5. "search(csvName, 'matches', columnsToSearch, searchText)": This search expression includes all distinct rows that exactly contain the specified text in the specified column(s) (e.g., "search('hhplotdata', 'matches', 'respondentname', ${nametofind})"). The third parameter specifies either a single column name to search, or a comma-separated list of column names to search. Rows with exact matches in any specified column will be included.

6. "search(csvName, searchType, columnsToSearch, searchText, columnToFilter, filterText)": Finally, any of the four search types above can be further filtered to only include a subset of .csv data. Simply add two extra parameters to any of the search types above, with the first extra parameter being the column name to filter and the second extra parameter being the exact value to filter.
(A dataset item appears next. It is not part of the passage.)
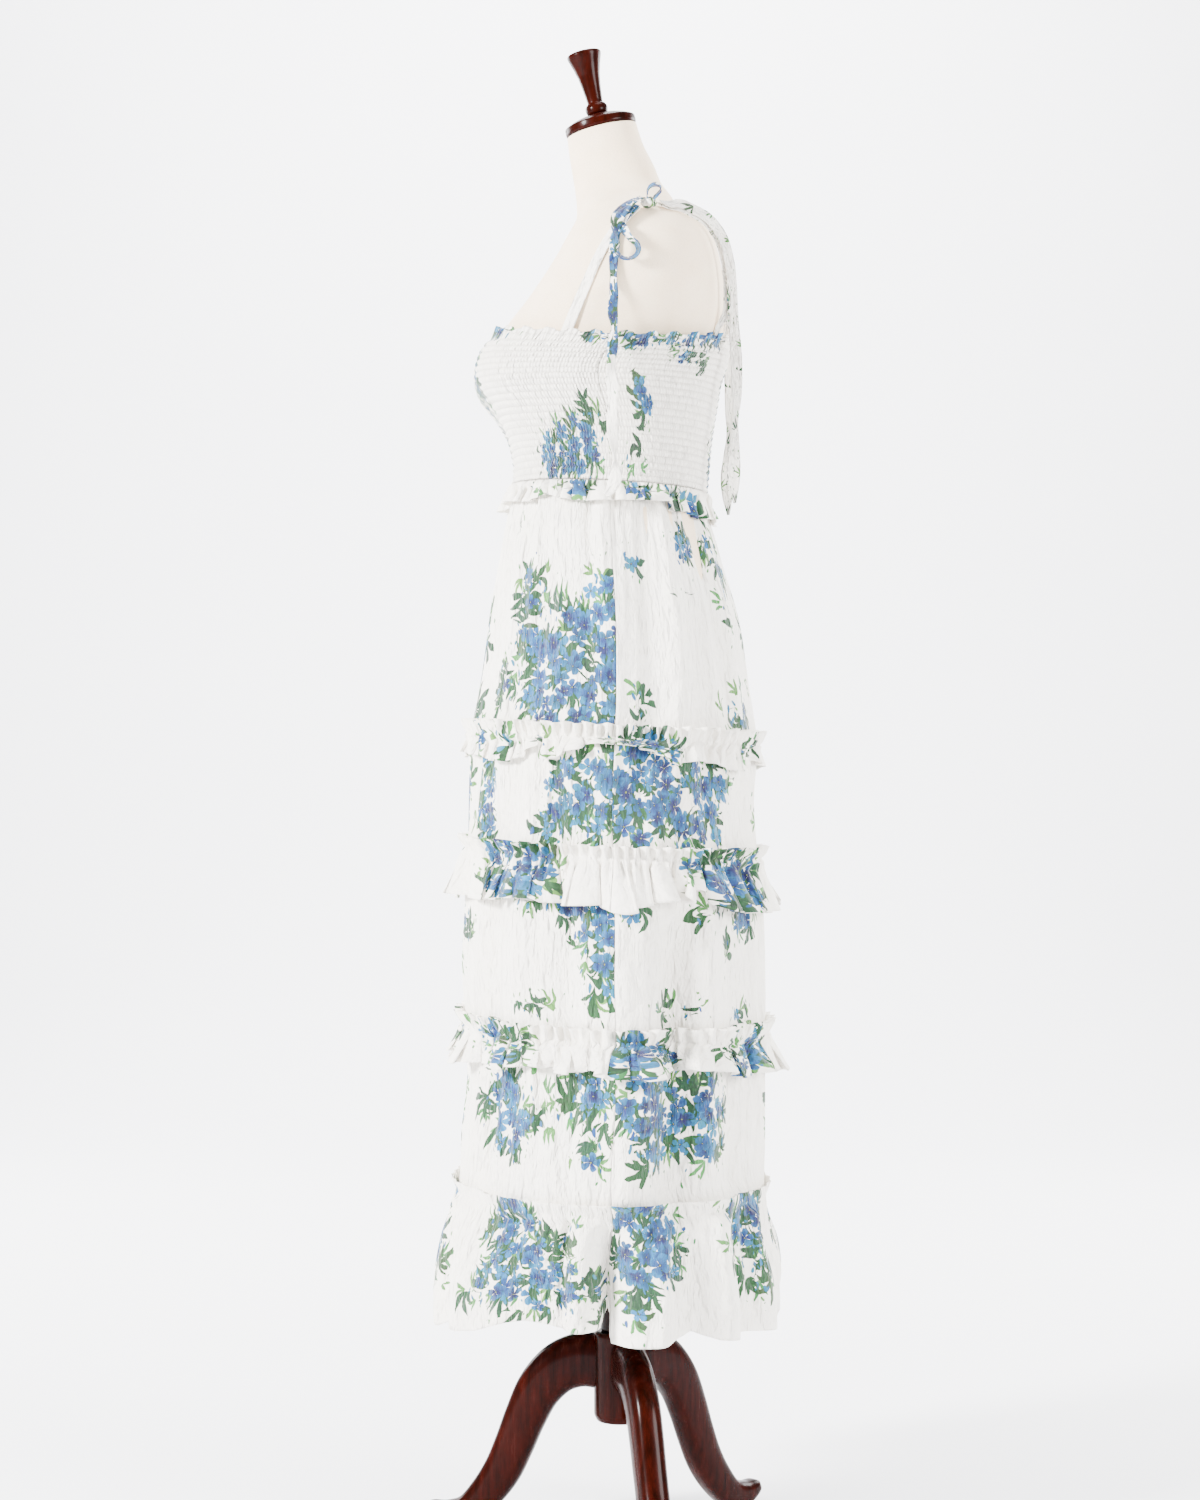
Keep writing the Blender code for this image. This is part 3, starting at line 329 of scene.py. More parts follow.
# The clusters on each piece: angle, height, reach across and up in metres of hung cloth, and strength.
# Flowers need a strength of about 0.5, leaves less and sprigs less again.
PRINT = {
    "bodice_front": [
        (68, 1.225, 0.034, 0.024, 1.15), (72, 1.255, 0.024, 0.020, 0.55), (84, 1.262, 0.020, 0.028, 0.40),
        (55, 1.225, 0.014, 0.020, 0.40), (20, 1.330, 0.016, 0.042, 0.90), (4, 1.270, 0.020, 0.040, 0.75),
        (-30, 1.255, 0.040, 0.030, 1.0), (-66, 1.330, 0.030, 0.022, 0.9), (-80, 1.235, 0.026, 0.030, 0.8),
        (30, 1.372, 0.030, 0.010, 0.6), (84, 1.372, 0.014, 0.008, 0.7),
    ],
    "bodice_back": [
        (128, 1.371, 0.056, 0.009, 1.6), (100, 1.362, 0.012, 0.020, 0.42), (108, 1.285, 0.008, 0.026, 0.85),
        (104, 1.225, 0.018, 0.026, 0.42), (124, 1.345, 0.016, 0.012, 0.50),
        (138, 1.345, 0.018, 0.018, 0.34), (172, 1.230, 0.020, 0.040, 0.7), (182, 1.320, 0.024, 0.026, 0.9),
        (214, 1.262, 0.036, 0.028, 1.0), (252, 1.330, 0.026, 0.022, 0.8),
    ],
    "waist_frill_front": [
        (50, 1.19, 0.016, 0.010, 0.5), (76, 1.19, 0.018, 0.010, 0.6), (-40, 1.19, 0.030, 0.012, 0.9),
        (-78, 1.19, 0.016, 0.012, 0.6),
    ],
    "waist_frill_back": [
        (104, 1.19, 0.014, 0.012, 0.7), (122, 1.19, 0.022, 0.012, 1.0), (140, 1.18, 0.022, 0.012, 0.9),
        (200, 1.19, 0.030, 0.012, 0.8), (246, 1.19, 0.020, 0.012, 0.9),
    ],
    "tier_1_front": [
        (77, 0.985, 0.058, 0.046, 1.25), (62, 1.020, 0.034, 0.036, 0.95), (84, 1.010, 0.030, 0.050, 0.95),
        (86, 1.072, 0.020, 0.042, 0.42), (50, 1.085, 0.026, 0.026, 0.62), (46, 1.000, 0.024, 0.034, 0.42),
        (80, 0.930, 0.036, 0.026, 0.80), (64, 0.955, 0.030, 0.030, 0.70), (36, 0.960, 0.016, 0.034, 0.30),
        (34, 1.150, 0.012, 0.020, 0.22), (4, 1.030, 0.034, 0.030, 0.55), (-24, 1.000, 0.060, 0.050, 1.2),
        (-46, 1.060, 0.034, 0.040, 0.8), (-72, 0.960, 0.034, 0.030, 0.8), (-80, 1.130, 0.026, 0.030, 0.5),
        (14, 0.940, 0.020, 0.020, 0.5),
    ],
    "tier_1_back": [
        (99, 1.118, 0.014, 0.030, 0.36), (133, 1.135, 0.030, 0.020, 0.62), (160, 1.120, 0.030, 0.036, 1.0),
        (156, 1.060, 0.020, 0.030, 0.60), (99, 0.948, 0.014, 0.030, 0.34), (128, 1.080, 0.030, 0.018, 0.20),
        (150, 0.950, 0.022, 0.026, 0.62), (164, 0.960, 0.018, 0.036, 0.50), (198, 1.040, 0.050, 0.050, 1.1),
        (228, 1.100, 0.036, 0.036, 0.8), (248, 0.960, 0.046, 0.036, 1.0), (206, 0.940, 0.030, 0.020, 0.6),
    ],
    "ruffle_1_front": [
        (41, 0.905, 0.018, 0.030, 0.45), (24, 0.905, 0.014, 0.030, 0.70), (62, 0.905, 0.014, 0.020, 0.30),
        (88, 0.905, 0.012, 0.020, 0.45), (-20, 0.905, 0.040, 0.024, 0.9), (-66, 0.905, 0.036, 0.024, 0.8),
    ],
    "ruffle_1_back": [
        (97, 0.905, 0.020, 0.024, 0.95), (108, 0.900, 0.024, 0.020, 0.80), (150, 0.900, 0.016, 0.024, 0.42),
        (166, 0.900, 0.016, 0.024, 0.50), (205, 0.905, 0.040, 0.024, 0.9), (250, 0.905, 0.030, 0.024, 0.7),
    ],
    "tier_2_front": [
        (28, 0.850, 0.018, 0.060, 0.80), (82, 0.850, 0.040, 0.040, 1.10), (73, 0.882, 0.026, 0.022, 0.42),
        (90, 0.880, 0.024, 0.030, 0.70), (64, 0.820, 0.022, 0.026, 0.40), (2, 0.840, 0.034, 0.036, 0.8),
        (-34, 0.860, 0.060, 0.034, 1.1), (-78, 0.840, 0.044, 0.036, 0.9),
    ],
    "tier_2_back": [
        (98, 0.860, 0.030, 0.046, 1.20), (116, 0.850, 0.040, 0.050, 1.25), (134, 0.872, 0.030, 0.030, 0.90),
        (108, 0.895, 0.016, 0.020, 0.42), (128, 0.820, 0.030, 0.022, 0.70), (192, 0.850, 0.046, 0.036, 0.9),
        (238, 0.850, 0.060, 0.040, 1.1),
    ],
    "ruffle_2_front": [
        (46, 0.770, 0.040, 0.036, 1.15), (60, 0.760, 0.030, 0.030, 0.95), (33, 0.770, 0.014, 0.030, 0.45),
        (0, 0.770, 0.030, 0.030, 0.6), (-50, 0.770, 0.050, 0.034, 1.1),
    ],
    "ruffle_2_back": [
        (137, 0.770, 0.046, 0.036, 1.10), (154, 0.765, 0.026, 0.030, 0.70),
        (120, 0.765, 0.014, 0.026, 0.36), (210, 0.770, 0.050, 0.034, 1.0),
    ],
    "tier_3_front": [
        (84, 0.700, 0.026, 0.040, 1.10), (80, 0.735, 0.030, 0.020, 0.80), (58, 0.735, 0.034, 0.014, 0.30),
        (58, 0.625, 0.040, 0.018, 0.30), (84, 0.640, 0.020, 0.030, 0.30), (6, 0.700, 0.040, 0.040, 0.9),
        (-40, 0.680, 0.060, 0.050, 1.1), (-80, 0.710, 0.034, 0.034, 0.7),
    ],
    "tier_3_back": [
        (127, 0.728, 0.026, 0.016, 0.40), (154, 0.722, 0.024, 0.020, 0.70),
        (140, 0.680, 0.026, 0.034, 0.24), (112, 0.620, 0.040, 0.016, 0.28),
        (150, 0.610, 0.026, 0.020, 0.34), (96, 0.730, 0.014, 0.016, 0.36), (196, 0.690, 0.050, 0.044, 1.0),
        (240, 0.670, 0.050, 0.044, 1.0),
    ],
    "ruffle_3_front": [
        (37, 0.570, 0.034, 0.036, 1.15), (54, 0.560, 0.024, 0.034, 0.42), (4, 0.570, 0.040, 0.030, 0.7),
        (-44, 0.570, 0.050, 0.034, 1.0),
    ],
    "ruffle_3_back": [
        (98, 0.565, 0.034, 0.040, 1.20), (150, 0.560, 0.040, 0.036, 1.10), (114, 0.555, 0.014, 0.026, 0.40),
        (216, 0.565, 0.050, 0.034, 1.0),
    ],
    "tier_4_front": [
        (40, 0.520, 0.046, 0.036, 1.15), (50, 0.485, 0.030, 0.030, 0.60), (80, 0.525, 0.034, 0.034, 0.90),
        (84, 0.475, 0.018, 0.030, 0.42), (36, 0.475, 0.024, 0.024, 0.30), (-10, 0.500, 0.050, 0.040, 1.0),
        (-62, 0.500, 0.056, 0.040, 1.0),
    ],
    "tier_4_back": [
        (100, 0.530, 0.030, 0.030, 0.90), (118, 0.505, 0.046, 0.040, 1.10),
        (108, 0.480, 0.030, 0.024, 0.75), (132, 0.520, 0.024, 0.034, 0.50),
        (128, 0.465, 0.030, 0.024, 0.34), (194, 0.500, 0.050, 0.040, 1.0), (240, 0.490, 0.060, 0.040, 1.0),
    ],
    "tier_5_front": [
        (52, 0.385, 0.026, 0.034, 0.95), (58, 0.345, 0.034, 0.034, 0.85), (68, 0.308, 0.050, 0.030, 1.25),
        (54, 0.410, 0.018, 0.022, 0.42), (74, 0.375, 0.026, 0.022, 0.42), (46, 0.300, 0.030, 0.024, 0.42),
        (86, 0.280, 0.014, 0.026, 0.45), (4, 0.350, 0.044, 0.050, 1.0), (-32, 0.320, 0.060, 0.046, 1.1),
        (-70, 0.350, 0.050, 0.044, 1.0),
    ],
    "tier_5_back": [
        (101, 0.385, 0.036, 0.036, 1.20), (104, 0.345, 0.036, 0.024, 0.80), (99, 0.310, 0.022, 0.034, 0.42),
        (136, 0.380, 0.024, 0.040, 0.45), (150, 0.390, 0.030, 0.036, 0.95),
        (150, 0.335, 0.026, 0.036, 0.70), (196, 0.340, 0.050, 0.046, 1.0), (242, 0.350, 0.060, 0.050, 1.1),
    ],
}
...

For whichever search is specified in the first four parameters, only rows exactly containing the sixth parameter value in the column named by the fifth parameter will be included (e.g., "search('hhplotdata', 'contains', 'respondentname', ${nametofind}, 'villageid', ${villageid})" to list all matching names within a particular village).

For an example, see the search-and-select sample form here.

There are just two additional notes on usage:

1. Choices will be ordered, by default, in the order that they appear in your .csv file. If you want to specify a different ordering, include a numeric column in your .csv file named sortby; choices will be ordered numerically, according to the sortby column (if present).

2. You can include one or more static choice options, in addition to the dynamic ones loaded from your .csv file. Simply include static choices, as you normally would, on the choices worksheet. These can appear before and/or after the row that indicates the columns to use for your dynamic choices. The one restriction is that the values you specify for your static choices in the name column must be numeric.